* [REQUIRED WORK]: Extract the listing below in full, unchanged.

* [RECORDS FOR THIS EXERCISE]:
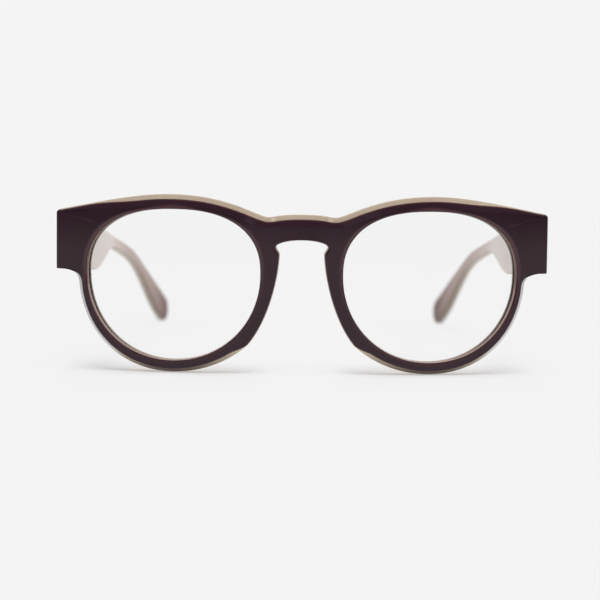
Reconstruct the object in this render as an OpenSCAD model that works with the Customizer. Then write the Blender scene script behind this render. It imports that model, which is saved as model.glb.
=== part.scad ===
// Panto eyeglasses in laminated acetate: a bowed two-layer front with a keyhole bridge,
// bevelled lenses in V grooves, cemented nose pads, five-knuckle hinges and cored temples.
// X runs across the face, Y runs back along the temples and Z is up. The glasses stand on
// the two rims and the two temple tips, at Z = 0, with the origin under the middle of the box.
// Outlines are drawn on the flat front as [s, z], with s measured along the bow from the
// middle of the bridge, and then bent. A depth n is measured from the face towards the back.

/* [Lenses] */
// Width of one lens opening
lens_w = 49.3; // [45:0.1:54]
// Height of the opening above its widest line
lens_rise = 18.0; // [16.5:0.1:19.5]
// Depth of the opening below its widest line
lens_drop = 24.5; // [22.5:0.1:26.5]
// Thickness of a lens
lens_t = 2.0; // [1.8:0.1:2.4]
// How far the middle of a lens bulges forward of its edge
lens_dome = 1.2; // [0.6:0.1:1.8]
// Depth of the groove that holds the lens
groove_depth = 0.7; // [0.5:0.05:0.9]
// Gap between a lens and its rim
lens_gap = 0.1; // [0.05:0.01:0.2]

/* [Front] */
// Distance between the two lens openings
bridge_w = 23.2; // [21:0.1:25]
// Radius of the bow of the front, seen from above
bow_r = 330; // [260:5:400]
// Thickness of the dark face layer
face_t = 1.8; // [1.4:0.1:2.2]
// Thickness of the light back layer
back_t = 3.6; // [3.2:0.1:4.2]
// Width of the rim at the temple side
rim_side = 2.9; // [2.5:0.1:3.5]
// Height of the rim under the lens
rim_bottom = 3.4; // [2.9:0.1:4]
// Height of the brow over the lens
brow_h = 4.05; // [3.6:0.05:4.8]
// Height of the top of the bridge over the widest line of the lens
bridge_top = 16.8; // [16.2:0.05:17.2]
// Height of the bridge between its top and the keyhole
bridge_h = 7.2; // [6.2:0.05:8]
// How far the end piece stands out past the rim
end_reach = 6.2; // [5.8:0.1:7.4]
// Height of the end piece
end_h = 17.25; // [16.2:0.05:18]
// Height of the bottom of the end piece against the widest line of the lens
end_drop = -0.4; // [-0.8:0.05:0.6]
// Width of the light band that the bevel uncovers along the brow
brow_reveal = 1.3; // [0.9:0.05:1.6]
// Width of the light band under the lower rims
low_reveal = 0.95; // [0.5:0.05:1.1]
// Width of the light band at the nose side of the lower rims
nasal_reveal = 1.2; // [0.8:0.05:1.4]
// Width of the light band at the temple side of the rims
side_reveal = 1.25; // [0.8:0.05:1.4]
// Width of the bevel on the dark layer along the brow
brow_bevel = 1.8; // [1.2:0.1:2]

/* [Nose] */
// Half width of the keyhole at its neck
neck_w = 6.2; // [5.4:0.1:7]
// Half width of the keyhole at its lobes
lobe_w = 7.2; // [6.8:0.1:8]
// Height of a nose pad behind the front
pad_h = 5; // [3.5:0.1:6]
// Width of a nose pad where it is cemented on
pad_w = 3.1; // [2.6:0.1:3.3]
// How far a nose pad leans away from the nose for each millimetre of its height
pad_lean = 0.3; // [0.2:0.05:0.4]

/* [Temples] */
// Depth of a temple from the front to the middle of its tip's round end
temple_depth = 130; // [125:0.5:135]
// Depth at which the temple bends down behind the ear
bend_depth = 79; // [75:0.5:84]
// Angle at which the temples run down from the front
temple_drop = 11.9; // [11:0.1:12.8]
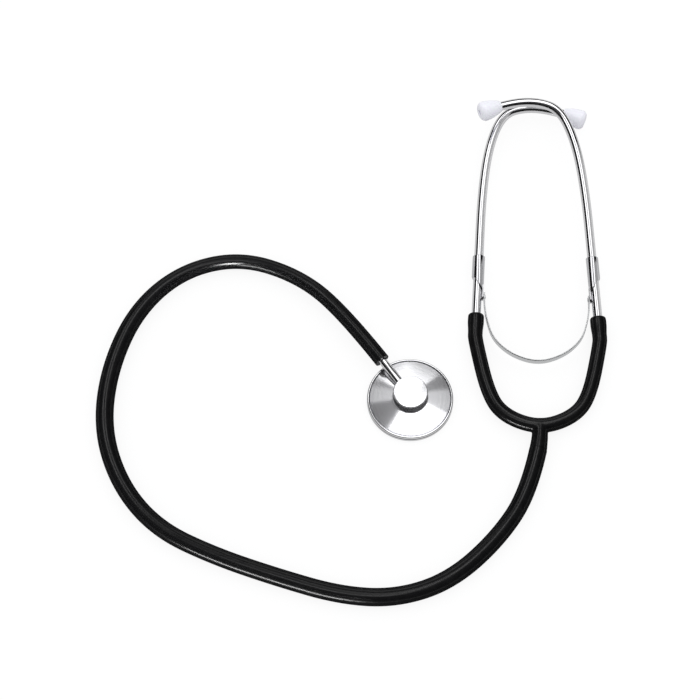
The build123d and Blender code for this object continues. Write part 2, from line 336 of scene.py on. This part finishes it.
def makeChrome(name, colour, roughness, across, along, turn=0.0):  # hairlines run along Y, turned about Z
    look = {"haze": 130.0, "scratched": 0.05}
    material, nodes, links, shader, place = newFinish(name, colour, 1.0)
    haze = addHaze(nodes, links, shader, place, look["haze"], *roughness)
    aim = add(nodes, "ShaderNodeMapping", Rotation=(0, 0, radians(turn)))
    links.new(place, aim.inputs["Vector"])
    lines = add(nodes, "ShaderNodeGroup", node_tree=hairlineGroup, Across=across, Along=along)
    links.new(aim.outputs["Vector"], lines.inputs["Vector"])
    rougher = add(nodes, "ShaderNodeMath", operation="MULTIPLY_ADD")
    links.new(lines.outputs["Mask"], rougher.inputs[0])
    rougher.inputs[1].default_value = look["scratched"]
    links.new(haze.outputs["Roughness"], rougher.inputs[2])
    links.new(rougher.outputs["Value"], shader.inputs["Roughness"])
    addBump(nodes, links, shader, lines.outputs["Height"], strength=0.05, distance=0.00002)
    return material


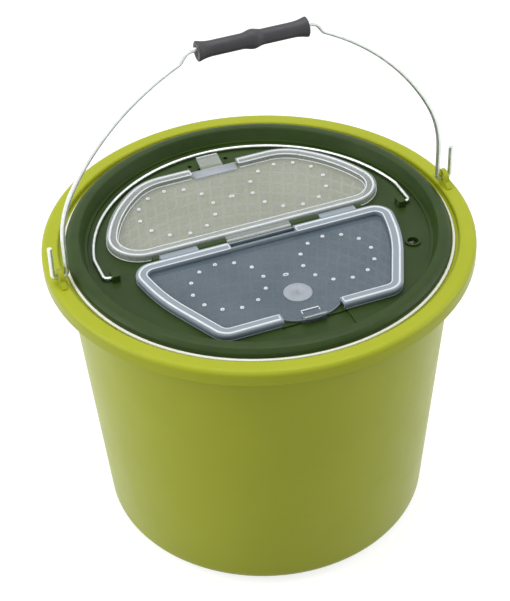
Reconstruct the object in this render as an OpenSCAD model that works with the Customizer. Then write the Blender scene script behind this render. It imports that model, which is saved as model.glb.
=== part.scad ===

* [EXERCISE OUTPUT]:
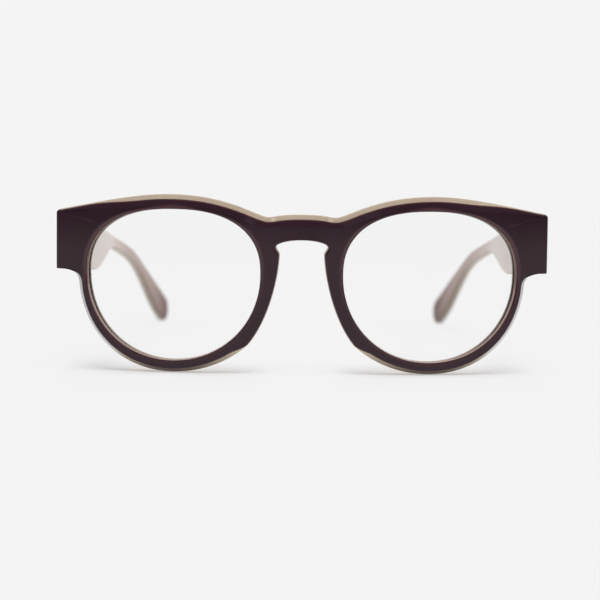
Reconstruct the object in this render as an OpenSCAD model that works with the Customizer. Then write the Blender scene script behind this render. It imports that model, which is saved as model.glb.
=== part.scad ===
// Panto eyeglasses in laminated acetate: a bowed two-layer front with a keyhole bridge,
// bevelled lenses in V grooves, cemented nose pads, five-knuckle hinges and cored temples.
// X runs across the face, Y runs back along the temples and Z is up. The glasses stand on
// the two rims and the two temple tips, at Z = 0, with the origin under the middle of the box.
// Outlines are drawn on the flat front as [s, z], with s measured along the bow from the
// middle of the bridge, and then bent. A depth n is measured from the face towards the back.

/* [Lenses] */
// Width of one lens opening
lens_w = 49.3; // [45:0.1:54]
// Height of the opening above its widest line
lens_rise = 18.0; // [16.5:0.1:19.5]
// Depth of the opening below its widest line
lens_drop = 24.5; // [22.5:0.1:26.5]
// Thickness of a lens
lens_t = 2.0; // [1.8:0.1:2.4]
// How far the middle of a lens bulges forward of its edge
lens_dome = 1.2; // [0.6:0.1:1.8]
// Depth of the groove that holds the lens
groove_depth = 0.7; // [0.5:0.05:0.9]
// Gap between a lens and its rim
lens_gap = 0.1; // [0.05:0.01:0.2]

/* [Front] */
// Distance between the two lens openings
bridge_w = 23.2; // [21:0.1:25]
// Radius of the bow of the front, seen from above
bow_r = 330; // [260:5:400]
// Thickness of the dark face layer
face_t = 1.8; // [1.4:0.1:2.2]
// Thickness of the light back layer
back_t = 3.6; // [3.2:0.1:4.2]
// Width of the rim at the temple side
rim_side = 2.9; // [2.5:0.1:3.5]
// Height of the rim under the lens
rim_bottom = 3.4; // [2.9:0.1:4]
// Height of the brow over the lens
brow_h = 4.05; // [3.6:0.05:4.8]
// Height of the top of the bridge over the widest line of the lens
bridge_top = 16.8; // [16.2:0.05:17.2]
// Height of the bridge between its top and the keyhole
bridge_h = 7.2; // [6.2:0.05:8]
// How far the end piece stands out past the rim
end_reach = 6.2; // [5.8:0.1:7.4]
// Height of the end piece
end_h = 17.25; // [16.2:0.05:18]
// Height of the bottom of the end piece against the widest line of the lens
end_drop = -0.4; // [-0.8:0.05:0.6]
// Width of the light band that the bevel uncovers along the brow
brow_reveal = 1.3; // [0.9:0.05:1.6]
// Width of the light band under the lower rims
low_reveal = 0.95; // [0.5:0.05:1.1]
// Width of the light band at the nose side of the lower rims
nasal_reveal = 1.2; // [0.8:0.05:1.4]
// Width of the light band at the temple side of the rims
side_reveal = 1.25; // [0.8:0.05:1.4]
// Width of the bevel on the dark layer along the brow
brow_bevel = 1.8; // [1.2:0.1:2]

/* [Nose] */
// Half width of the keyhole at its neck
neck_w = 6.2; // [5.4:0.1:7]
// Half width of the keyhole at its lobes
lobe_w = 7.2; // [6.8:0.1:8]
// Height of a nose pad behind the front
pad_h = 5; // [3.5:0.1:6]
// Width of a nose pad where it is cemented on
pad_w = 3.1; // [2.6:0.1:3.3]
// How far a nose pad leans away from the nose for each millimetre of its height
pad_lean = 0.3; // [0.2:0.05:0.4]

/* [Temples] */
// Depth of a temple from the front to the middle of its tip's round end
temple_depth = 130; // [125:0.5:135]
// Depth at which the temple bends down behind the ear
bend_depth = 79; // [75:0.5:84]
// Angle at which the temples run down from the front
temple_drop = 11.9; // [11:0.1:12.8]
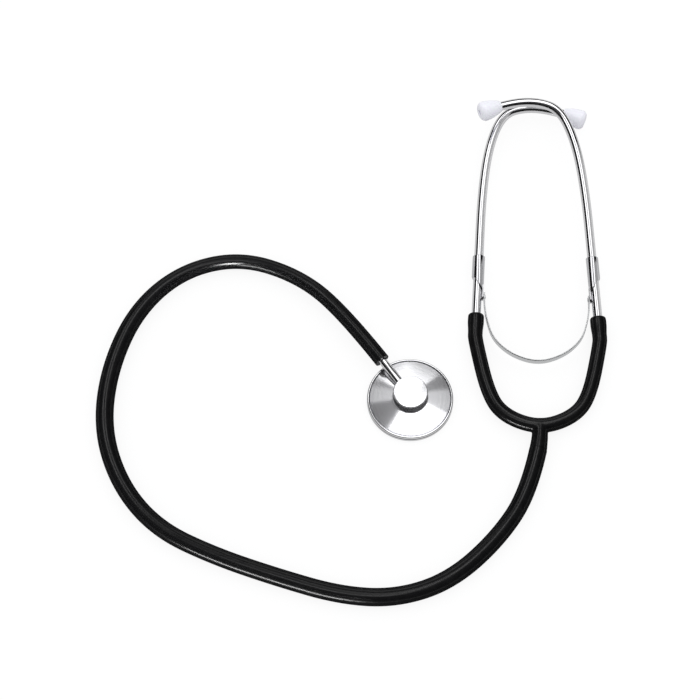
The build123d and Blender code for this object continues. Write part 2, from line 336 of scene.py on. This part finishes it.
def makeChrome(name, colour, roughness, across, along, turn=0.0):  # hairlines run along Y, turned about Z
    look = {"haze": 130.0, "scratched": 0.05}
    material, nodes, links, shader, place = newFinish(name, colour, 1.0)
    haze = addHaze(nodes, links, shader, place, look["haze"], *roughness)
    aim = add(nodes, "ShaderNodeMapping", Rotation=(0, 0, radians(turn)))
    links.new(place, aim.inputs["Vector"])
    lines = add(nodes, "ShaderNodeGroup", node_tree=hairlineGroup, Across=across, Along=along)
    links.new(aim.outputs["Vector"], lines.inputs["Vector"])
    rougher = add(nodes, "ShaderNodeMath", operation="MULTIPLY_ADD")
    links.new(lines.outputs["Mask"], rougher.inputs[0])
    rougher.inputs[1].default_value = look["scratched"]
    links.new(haze.outputs["Roughness"], rougher.inputs[2])
    links.new(rougher.outputs["Value"], shader.inputs["Roughness"])
    addBump(nodes, links, shader, lines.outputs["Height"], strength=0.05, distance=0.00002)
    return material


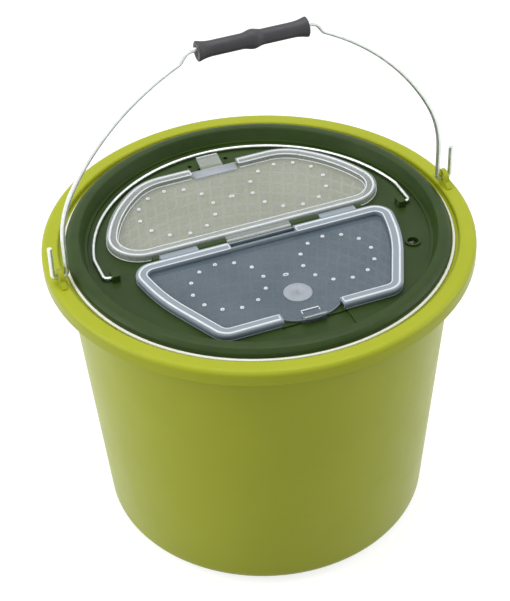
Reconstruct the object in this render as an OpenSCAD model that works with the Customizer. Then write the Blender scene script behind this render. It imports that model, which is saved as model.glb.
=== part.scad ===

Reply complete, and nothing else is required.